The first time in a very long while, I cry for everything.


It's not ok. My heart aches.

Not your cliche love story
How long can we hold on to it anymore?

Tell me, you're trying hard and it hurts you like a bitch inside not to talk to me.

Tell me, you fake your smiles.

Tell me, you want to talk to me.

Tell me, it's not just me feeling this way.

Tell me, you want everything to be alright.

I know she's more important than me. Maybe I should have make an impression bigger before. Maybe I should make myself so important that you couldn't live without me. But I know I'm easily replaceable. I don't mind being the least important. I don't mind being abandoned. I don't even mind that noone's on my side. Cause I believe that when we're together, its ok.

The desire of wanting to treasure this isn't making anything in life easier. The fact that we're farther apart can't be denied. Even if I'm hurting inside, I won't say it out loud. Cause I know I'm making it hard for all of us. Tell me what to do. Abandon me if you want. I will do whatever to save this. Somebody has to be the sacrifice and I don't mind that person being me.

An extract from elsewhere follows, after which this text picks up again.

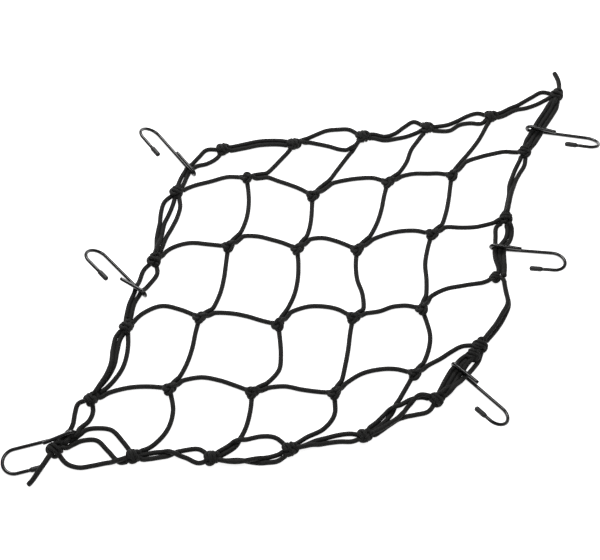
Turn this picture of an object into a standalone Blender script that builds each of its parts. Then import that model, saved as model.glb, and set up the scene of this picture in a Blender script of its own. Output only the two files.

I want everything to be like it used to be. When it seems like a stupid ordinary boring fantasy but back then we're happy. At least we're happy. What if I failed my exam? But now, everything just feels like adding salt to the wound. I kept things to myself, so if you seriously want to make up with me like I do, talk to me. We will sort things out. I'm sure we will. We're best friends afterall.

Even if we don't get along well, even if I don't like your favourite colour or celebrities, I'm sure there's still something there that makes us, us.


Come back. Be what we used to be. I'm praying hard.